Studying the Effectiveness of Steel Frames Using Different Bracing Systems under Earthquake Loads by Nonlinear Static Analysis

Abstract

Traditional methods used in designing earthquake-resistant structures do not adequately account for performance levels and seismic risk. This has necessitated the development of alternative approaches that provide a more accurate representation of a structure's actual behavior during an earthquake. Performance-Based Engineering has emerged as a method that ensures precision and efficiency in the analysis, evaluation, and design processes. The significant drifts and displacements observed in steel frames require the application of strengthening techniques to control these displacements and ensure stability under lateral loads. Bracing has proven effective in enhancing performance by providing high stiffness and resistance while simultaneously reducing displacements. In this study, a three-dimensional analysis was conducted on two steel structures: Structure A (four stories) and Structure B (eight stories), both reinforced with four types of central bracing systems (X-bracing, V-bracing, IV-bracing, and Diagonal (D) bracing), using nonlinear static analysis.
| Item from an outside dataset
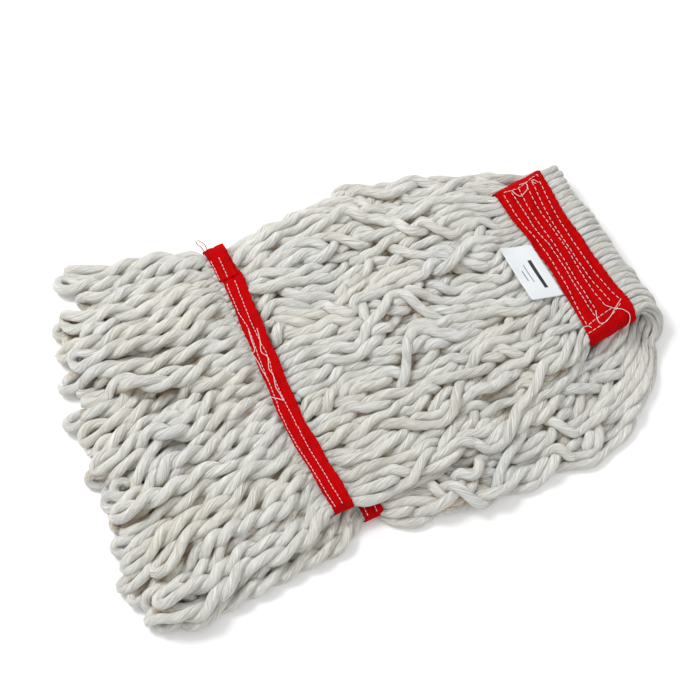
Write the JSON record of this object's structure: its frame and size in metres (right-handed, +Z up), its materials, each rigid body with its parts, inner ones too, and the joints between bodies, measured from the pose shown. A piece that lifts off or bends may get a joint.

The results indicated that adding bracing significantly improved performance by increasing elastic stiffness, lateral stiffness, and resistance while reducing relative drifts and displacements. For structure A, Diagonal (D) bracing was identified as the most efficient pattern, offering the highest resistance, lowest drift, and superior elastic and lateral stiffness. For structure B, X-bracing proved to be the most resistant, exhibiting the least drift while providing high stiffness.